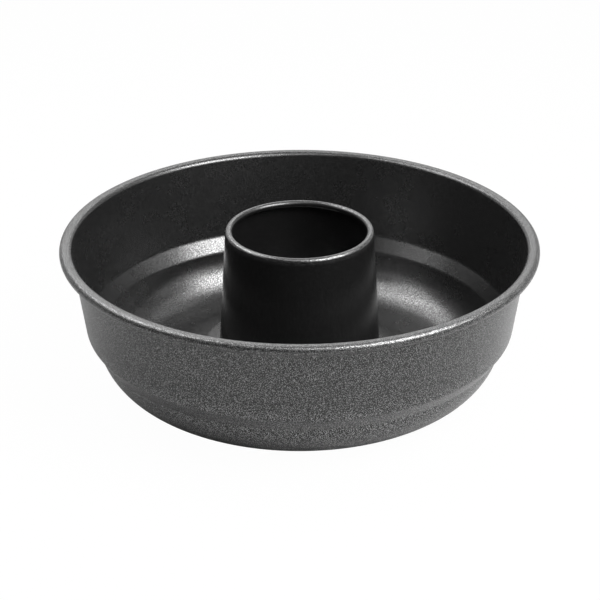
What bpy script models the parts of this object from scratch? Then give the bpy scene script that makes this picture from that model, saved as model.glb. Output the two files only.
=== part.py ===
"""Ring cake tin: a stepped sheet-steel pan with a rolled rim, and a centre tube hooked into its floor.

Each piece is one pressed sheet of even thickness, turned about the Z axis. Its profile is drawn on
the side that touches the cake, and Solidify gives the sheet its thickness on the other side.
The pan rests on a flat ring at Z = 0, with the origin at its middle.
"""
import math

import bpy
from mathutils import Vector

# The pan's outline, in metres
RIM_DIAMETER = 0.250
RIM_WIDTH = 0.0064
PAN_HEIGHT = 0.0778
SHEET = 0.0006
WALL_DRAFT = math.radians(7.75)

# The rolled rim
RIM_ROLL_RADIUS = 0.00245
RIM_ROLL_TURN = math.radians(270)
LIP_RADIUS = 0.0027

# The step in the wall and the rounded bottom below it
SHOULDER_DEPTH = 0.0457
SHOULDER_DROP = 0.0078
SHOULDER_DRAFT = math.radians(35)
SHOULDER_TOP_RADIUS = 0.0035
SHOULDER_FOOT_RADIUS = 0.0018
FOOT_DRAFT = math.radians(12.6)
BOTTOM_RADIUS = 0.0283

# The raised seat round the tube, which keeps the seam off the shelf
SEAT_RISE = 0.0134
SEAT_WIDTH = 0.0087
SEAT_EDGE_RADIUS = 0.0016
HUB_DRAFT = math.radians(30)
HUB_FOOT_RADIUS = 0.0050

# The centre tube
TUBE_TOP_RADIUS = 0.0389
TUBE_RISE = 0.0050
TUBE_DRAFT = math.radians(3.5)
TUBE_BEAD_RADIUS = 0.0016
TUBE_BEAD_TURN = math.radians(300)

# The hooked seam under the seat
SEAM_GAP = 0.0003
COLLAR_DEPTH = 0.0059
COLLAR_EDGE_RADIUS = 0.0012
HOLE_EDGE_RADIUS = 0.0015
SEAM_REACH = 0.0047
SEAM_RETURN = 0.0024

# How finely the round shapes are stepped
TURN_STEPS = 56
CHORD_ERROR = 0.0001
SMALLEST_STEP = 0.00005

COATING_COLOUR = (0.052, 0.052, 0.054, 1.0)
TUBE_COLOUR = (0.030, 0.030, 0.032, 1.0)


def clear_scene():
    for item in list(bpy.data.objects):
        bpy.data.objects.remove(item, do_unlink=True)


def coating(name, colour, roughness):
    """Baked non-stick coating over steel: dark, slightly metallic, satin."""
    material = bpy.data.materials.new(name)
    material.use_nodes = True
    shader = material.node_tree.nodes["Principled BSDF"]
    shader.inputs["Base Color"].default_value = colour
    shader.inputs["Metallic"].default_value = 0.35
    shader.inputs["Roughness"].default_value = roughness
    return material


def arc(centre, radius, start, turn):
    """Points on a circle in the (radius, height) plane, from angle start through a signed turn."""
    widest_step = 2 * math.acos(1 - min(CHORD_ERROR / radius, 0.5))
    count = max(1, math.ceil(abs(turn) / widest_step))
    angles = [start + turn * i / count for i in range(count + 1)]
    return [centre + Vector((math.cos(a), math.sin(a))) * radius for a in angles]


def rounded(corners):
    """A path through (point, radius) corners, each rounded by its radius.

    Where two neighbouring roundings need more than the straight between them has, both shrink to fit.
    """
    points = [Vector(point) for point, _ in corners]
    directions = [(b - a).normalized() for a, b in zip(points, points[1:])]
    turns = [before.angle_signed(after) * -1 for before, after in zip(directions, directions[1:])]
    cuts = [radius * math.tan(abs(turn) / 2) for turn, (_, radius) in zip(turns, corners[1:-1])]
    cuts = [0.0] + cuts + [0.0]
    room = [1.0] * len(points)
    for i, (a, b) in enumerate(zip(points, points[1:])):
        wanted = cuts[i] + cuts[i + 1]
        if wanted > (b - a).length:
            share = (b - a).length / wanted
            room[i] = min(room[i], share)
            room[i + 1] = min(room[i + 1], share)

    path = [points[0]]
    for i, turn in enumerate(turns, start=1):
        radius = corners[i][1] * room[i]
        before = directions[i - 1]
        side = Vector((-before.y, before.x)) * math.copysign(1, turn)
        start = points[i] - before * cuts[i] * room[i]
        centre = start + side * radius
        first = math.atan2(-side.y, -side.x)
        path += arc(centre, radius, first, turn)
    path.append(points[-1])
    return path[:1] + [b for a, b in zip(path, path[1:]) if (b - a).length > SMALLEST_STEP]


def tube_radius(height):
    """Outside radius of the tube's wall at a height: it widens evenly towards its foot."""
    bead_height = PAN_HEIGHT + TUBE_RISE - TUBE_BEAD_RADIUS
    return TUBE_TOP_RADIUS + (bead_height - height) * math.tan(TUBE_DRAFT)


SEAT_HEIGHT = SHEET + SEAT_RISE
COLLAR_FOOT = SEAT_HEIGHT - COLLAR_DEPTH
HOOK_RADIUS = tube_radius(COLLAR_FOOT) + SEAM_GAP + SEAM_REACH


def pan_profile():
    """The pan from the hooked edge of its centre hole, over the floor and up the wall, to the rim's roll."""
    hole_foot = tube_radius(COLLAR_FOOT) + SEAM_GAP
    hole_top = tube_radius(SEAT_HEIGHT) + SEAM_GAP
    seat_edge = hole_top + SEAT_WIDTH
    hub_foot = seat_edge + SEAT_RISE * math.tan(HUB_DRAFT)

    rim_radius = RIM_DIAMETER / 2
    wall_top = rim_radius - RIM_WIDTH
    shoulder_height = PAN_HEIGHT - SHOULDER_DEPTH
    shoulder_top = wall_top - SHOULDER_DEPTH * math.tan(WALL_DRAFT)
    foot_height = shoulder_height - SHOULDER_DROP
    shoulder_foot = shoulder_top - SHOULDER_DROP * math.tan(SHOULDER_DRAFT)
    wall_foot = shoulder_foot - (foot_height - SHEET) * math.tan(FOOT_DRAFT)

    roll_centre = Vector((rim_radius - RIM_ROLL_RADIUS, PAN_HEIGHT - RIM_ROLL_RADIUS))
    path = rounded([
        ((HOOK_RADIUS, COLLAR_FOOT), 0),
        ((hole_foot, COLLAR_FOOT), COLLAR_EDGE_RADIUS),
        ((hole_top, SEAT_HEIGHT), HOLE_EDGE_RADIUS),
        ((seat_edge, SEAT_HEIGHT), SEAT_EDGE_RADIUS),
        ((hub_foot, SHEET), HUB_FOOT_RADIUS),
        ((wall_foot, SHEET), BOTTOM_RADIUS),
        ((shoulder_foot, foot_height), SHOULDER_FOOT_RADIUS),
        ((shoulder_top, shoulder_height), SHOULDER_TOP_RADIUS),
        ((wall_top, PAN_HEIGHT), LIP_RADIUS),
        ((roll_centre.x, PAN_HEIGHT), 0),
    ])
    return path[:-1] + arc(roll_centre, RIM_ROLL_RADIUS, math.pi / 2, -RIM_ROLL_TURN)


def tube_profile():
    """The tube from the free end of its inward bead, over the top and down the wall, to the hooked foot."""
    bead_centre = Vector((TUBE_TOP_RADIUS - TUBE_BEAD_RADIUS, PAN_HEIGHT + TUBE_RISE - TUBE_BEAD_RADIUS))
    crown = math.pi / 2
    path = arc(bead_centre, TUBE_BEAD_RADIUS, TUBE_BEAD_TURN, crown - TUBE_BEAD_TURN)[:-1]
    path += arc(bead_centre, TUBE_BEAD_RADIUS, crown, -crown)

    lower_leaf = COLLAR_FOOT - SEAM_GAP
    upper_leaf = COLLAR_FOOT + SHEET + SEAM_GAP
    path += rounded([
        ((tube_radius(SEAT_HEIGHT), SEAT_HEIGHT), 0),
        ((tube_radius(lower_leaf), lower_leaf), COLLAR_EDGE_RADIUS + SEAM_GAP),
        ((HOOK_RADIUS, lower_leaf), 0),
    ])[:-1]
    fold_centre = Vector((HOOK_RADIUS, (lower_leaf + upper_leaf) / 2))
    path += arc(fold_centre, (upper_leaf - lower_leaf) / 2, -math.pi / 2, math.pi)
    path.append(Vector((HOOK_RADIUS - SEAM_RETURN, upper_leaf)))
    return path


def turned_sheet(name, profile, material, collection):
    """A sheet turned about Z from a profile on its finished side, and thickened behind it."""
    mesh = bpy.data.meshes.new(name)
    vertices = [(point.x, 0, point.y) for point in profile]
    edges = [(i, i + 1) for i in range(len(vertices) - 1)]
    mesh.from_pydata(vertices, edges, [])
    mesh.materials.append(material)
    sheet = bpy.data.objects.new(name, mesh)
    collection.objects.link(sheet)

    turn = sheet.modifiers.new("turn", "SCREW")
    turn.axis = "Z"
    turn.angle = math.tau
    turn.steps = TURN_STEPS
    turn.render_steps = TURN_STEPS
    turn.merge_threshold = SMALLEST_STEP
    turn.use_smooth_shade = True

    thicken = sheet.modifiers.new("thicken", "SOLIDIFY")
    thicken.thickness = SHEET
    thicken.offset = -1
    thicken.use_even_offset = True
    return sheet


def build():
    clear_scene()
    collection = bpy.data.collections.new("ring_cake_tin")
    bpy.context.scene.collection.children.link(collection)
    pan_coating = coating("pan_coating", COATING_COLOUR, 0.42)
    tube_coating = coating("tube_coating", TUBE_COLOUR, 0.38)
    turned_sheet("pan_body", pan_profile(), pan_coating, collection)
    turned_sheet("centre_tube", tube_profile(), tube_coating, collection)


build()
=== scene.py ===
# %% [markdown]
# # A ring cake tin
# The tin is two pieces of thin steel. One sheet is pressed into a round pan, and a second sheet is
# drawn into a tube and hooked into the pan's floor, so that heat reaches the middle of the cake.
# Both are sprayed with a dark, speckled non-stick coating.
#
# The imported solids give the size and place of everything. They are loaded first, and their box is
# kept and printed.

# %% Load the tin's solids
import math

import bpy
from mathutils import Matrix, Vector


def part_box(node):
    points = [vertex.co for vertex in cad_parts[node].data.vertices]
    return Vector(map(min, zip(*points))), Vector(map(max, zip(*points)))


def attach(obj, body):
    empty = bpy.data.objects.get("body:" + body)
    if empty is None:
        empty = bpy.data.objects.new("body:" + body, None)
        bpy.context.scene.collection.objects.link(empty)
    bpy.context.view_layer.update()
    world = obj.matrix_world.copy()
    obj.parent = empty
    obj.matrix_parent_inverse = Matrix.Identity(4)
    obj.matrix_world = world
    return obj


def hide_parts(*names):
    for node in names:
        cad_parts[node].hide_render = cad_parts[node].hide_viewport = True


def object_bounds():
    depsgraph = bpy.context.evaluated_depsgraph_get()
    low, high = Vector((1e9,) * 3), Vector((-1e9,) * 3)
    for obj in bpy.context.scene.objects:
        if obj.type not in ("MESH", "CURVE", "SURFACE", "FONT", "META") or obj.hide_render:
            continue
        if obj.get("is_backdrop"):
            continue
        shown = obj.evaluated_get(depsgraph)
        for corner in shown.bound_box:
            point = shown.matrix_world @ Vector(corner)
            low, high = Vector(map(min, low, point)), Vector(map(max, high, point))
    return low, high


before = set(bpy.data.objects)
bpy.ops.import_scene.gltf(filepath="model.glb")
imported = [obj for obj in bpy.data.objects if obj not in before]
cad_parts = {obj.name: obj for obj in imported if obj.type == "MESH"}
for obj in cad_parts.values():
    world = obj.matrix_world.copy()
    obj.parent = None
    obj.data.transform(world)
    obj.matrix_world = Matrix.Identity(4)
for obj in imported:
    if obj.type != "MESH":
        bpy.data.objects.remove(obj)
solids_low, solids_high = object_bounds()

MM = 0.001


def in_mm(values, digits=1):
    """Lengths in millimetres, rounded for printing."""
    return [round(value / MM, digits) for value in values]


print("the solids reach from", in_mm(solids_low), "to", in_mm(solids_high), "mm")
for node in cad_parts:
    low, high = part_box(node)
    print(node, "is", in_mm(b - a for a, b in zip(low, high)), "mm in size")

# %% [markdown]
# ## Where the photographer stood
# A round rim seen from above looks like an ellipse. How flat the ellipse is gives the angle that
# the camera looks down at, and how much bigger the near half is than the far half gives its
# distance. The tin was seen from about a metre away, a little over 26 degrees above the table. A
# long lens fills the frame with it from there.
#
# The tube's axis is a hair left of the middle. Moving the camera sideways would change the view, so
# the lens is shifted instead, which only slides the picture.

# %% Set up the camera
LOOK_DOWN = math.radians(26.285)
CAMERA_DISTANCE = 1.0
AIM_HEIGHT = 41.26 * MM
FILM_WIDTH = 36
LENS = 113.0
LENS_SHIFT = 0.0007
NEAREST_SEEN = 0.05

camera_data = bpy.data.cameras.new("camera")
camera_data.sensor_width = FILM_WIDTH
camera_data.lens = LENS
camera_data.shift_x = LENS_SHIFT
camera_data.clip_start = NEAREST_SEEN
camera = bpy.data.objects.new("camera", camera_data)
bpy.context.collection.objects.link(camera)
camera.location = (
    0,
    -CAMERA_DISTANCE * math.cos(LOOK_DOWN),
    AIM_HEIGHT + CAMERA_DISTANCE * math.sin(LOOK_DOWN),
)
camera.rotation_euler = (math.pi / 2 - LOOK_DOWN, 0, 0)
bpy.context.scene.camera = camera
print("the camera stands at", in_mm(camera.location), "mm")

# %% [markdown]
# ## The table
# The tin stands on a plain table that runs out of sight, so one big flat sheet does for it.
# Its top lies a hair below the tin. Two surfaces in exactly the same plane would show through each
# other in patches, and 0.05 mm is too little to be seen.

# %% Lay the table
TABLE_REACH = 3.0
TABLE_DROP = 0.05 * MM

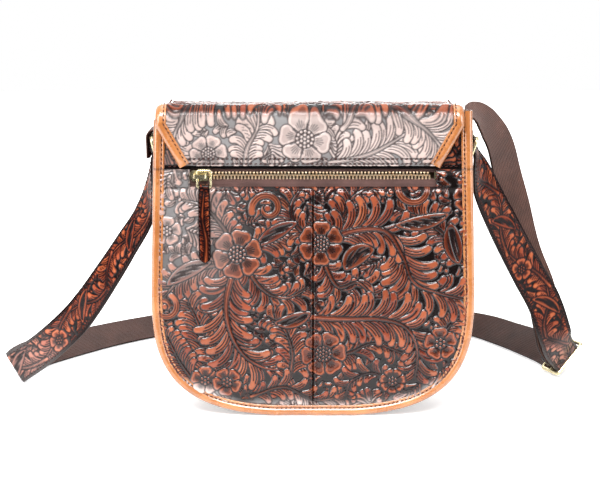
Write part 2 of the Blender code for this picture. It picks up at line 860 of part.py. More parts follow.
# The strap's route. Each station has a place and the direction of its width.
left_run_shares = (
    (0.0680, 0.1139, 0.3006, (-0.50, 0.82, 0.27)),
    (0.2023, 0.2019, 0.4423, (-0.55, 0.75, 0.36)),
    (0.3364, 0.3434, 0.5712, (-0.59, 0.68, 0.44)),
    (0.4722, 0.5321, 0.6949, (-0.62, 0.60, 0.51)),
    (0.5795, 0.6898, 0.7805, (-0.65, 0.51, 0.57)),
    (0.8350, 0.8961, 0.9282, (-0.65, 0.44, 0.62)),
    (0.9523, 0.9609, 0.9787, (-0.67, 0.29, 0.68)),
)
throat_shares = (0.78, 0.7)
floor_run_shares = (
    (-1.0, 0.225, 30.0),
    (-0.988, 0.32, 37.0),
    (-0.953, 0.416, 46.0),
    (-0.868, 0.534, 55.0),
    (-0.743, 0.679, 60.0),
    (-0.607, 0.798, 62.0),
    (-0.39, 0.93, 60.0),
    (-0.12, 1.0, 58.0),
    (0.16, 1.0, 57.0),
    (0.41, 0.935, 58.0),
    (0.61, 0.815, 57.0),
    (0.695, 0.69, 54.0),
    (0.762, 0.565, 46.0),
    (0.820, 0.435, 42.0),
)
rise_shares = (
    (0.1037, 0.1673, 0.0673, (0.67, 0.05, 0.72)),
    (0.1467, 0.2800, 0.1239, (0.80, 0.03, 0.59)),
    (0.2880, 0.4350, 0.2880, (0.90, 0.09, 0.43)),
    (0.4417, 0.5338, 0.4087, (0.87, 0.30, 0.40)),
    (0.6963, 0.7092, 0.6201, (0.81, 0.49, 0.33)),
    (0.8904, 0.8943, 0.7966, (0.68, 0.69, 0.26)),
    (0.9511, 0.9694, 0.8764, (0.44, 0.88, 0.16)),
    (0.9845, 0.9948, 0.9283, (0.19, 0.98, 0.06)),
)
loop_rise_shares = (
    (-0.0622, -0.0007, 0.0722, (-0.05, 0.98, 0.22)),
    (-0.0620, -0.0073, 0.0930, (0.03, 0.96, 0.28)),
    (-0.0221, -0.0093, 0.0967, (0.14, 0.93, 0.33)),
    (0.0212, -0.0038, 0.0881, (0.25, 0.89, 0.38)),
    (0.0644, 0.0148, 0.0707, (0.37, 0.83, 0.42)),
    (0.1156, 0.0510, 0.0455, (0.48, 0.76, 0.44)),
    (0.2094, 0.1463, -0.0144, (0.60, 0.67, 0.45)),
    (0.2764, 0.2590, -0.0812, (0.69, 0.57, 0.45)),
    (0.3491, 0.4080, -0.1898, (0.76, 0.49, 0.44)),
    (0.4357, 0.5048, -0.3132, (0.79, 0.43, 0.43)),
    (0.5746, 0.6565, -0.5209, (0.81, 0.40, 0.43)),
    (0.7300, 0.7264, -0.6846, (0.82, 0.39, 0.43)),
    (0.8180, 0.8172, -0.8321, (0.81, 0.39, 0.44)),
)


def between(first, last, shares):
    """A place part of the way from one to another, by a share on each axis."""
    return tuple(a + (b - a) * share for a, b, share in zip(first, last, shares))


def arc_stations(centre, radius, start, end, first, second, width, steps):
    """Stations on an arc about a centre, from one angle to another on two directions."""
    stations = []
    for k in range(steps + 1):
        angle = start + (end - start) * k / steps
        place = Vector(centre) + first * radius * math.cos(angle) + second * radius * math.sin(angle)
        stations.append((place, width))
    return stations


def glide_frame():
    """Directions of the tri-glide: along the strap, across it, and the way it faces."""
    along = Vector((math.cos(glide_heading), math.sin(glide_heading), 0))
    outward = Vector((-along.y, along.x, 0))
    across = outward * math.sin(glide_lean) + Vector((0, 0, math.cos(glide_lean)))
    face = along.cross(across)
    return along, across, face


glide_along, glide_across, glide_face = glide_frame()
end_radius = glide_wire + turning_gap + strap_half
turn_radius = end_radius + strap_thickness + turning_gap
glide_reach = turn_radius + strap_half + turning_gap + glide_wire + glide_room
strap_lift = strap_width / 2 * math.cos(glide_lean) + strap_half * math.sin(glide_lean) + strap_floor_gap
bar_clearance = ring_wire + turning_gap + chape_leather + piece_gap + strap_half
glide_side = strap_spread - glide_spread_inset
glide_forward = strap_reach * glide_forward_share
glide_centre = Vector((glide_side, glide_forward, strap_lift + turn_radius * glide_face.z))


def floor_station(share_x, share_y, lean, heading):
    """The strap standing on its lower edge, its upper edge leaning outward."""
    lean = math.radians(lean)
    outward = Vector((-heading.y, heading.x, 0))
    width = outward * math.sin(lean) + Vector((0, 0, math.cos(lean)))
    lift = strap_width / 2 * math.cos(lean) + strap_half * math.sin(lean) + strap_floor_gap
    place = Vector((share_x * strap_spread, share_y * strap_reach, 0))
    place += outward * (strap_width / 2 * math.sin(lean))
    place.z = lift
    return place, width


def floor_stations():
    flat = [Vector((x * strap_spread, y * strap_reach, 0)) for x, y, lean in floor_run_shares]
    stations = []
    for i, (x, y, lean) in enumerate(floor_run_shares):
        after = flat[min(i + 1, len(flat) - 1)]
        before = flat[max(i - 1, 0)]
        stations.append(floor_station(x, y, lean, (after - before).normalized()))
    return stations


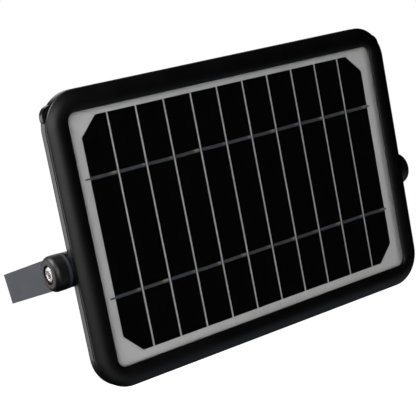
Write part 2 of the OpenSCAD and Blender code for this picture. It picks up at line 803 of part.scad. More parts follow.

### WHAT IS NEEDED
Take the line containing "thicken.use_even_offset = True" and the line containing "if empty is". Write out both and all lines between, exactly, and nothing more.

### TASK RESULT
    thicken.use_even_offset = True
    return sheet


def build():
    clear_scene()
    collection = bpy.data.collections.new("ring_cake_tin")
    bpy.context.scene.collection.children.link(collection)
    pan_coating = coating("pan_coating", COATING_COLOUR, 0.42)
    tube_coating = coating("tube_coating", TUBE_COLOUR, 0.38)
    turned_sheet("pan_body", pan_profile(), pan_coating, collection)
    turned_sheet("centre_tube", tube_profile(), tube_coating, collection)


build()
=== scene.py ===
# %% [markdown]
# # A ring cake tin
# The tin is two pieces of thin steel. One sheet is pressed into a round pan, and a second sheet is
# drawn into a tube and hooked into the pan's floor, so that heat reaches the middle of the cake.
# Both are sprayed with a dark, speckled non-stick coating.
#
# The imported solids give the size and place of everything. They are loaded first, and their box is
# kept and printed.

# %% Load the tin's solids
import math

import bpy
from mathutils import Matrix, Vector


def part_box(node):
    points = [vertex.co for vertex in cad_parts[node].data.vertices]
    return Vector(map(min, zip(*points))), Vector(map(max, zip(*points)))


def attach(obj, body):
    empty = bpy.data.objects.get("body:" + body)
    if empty is None:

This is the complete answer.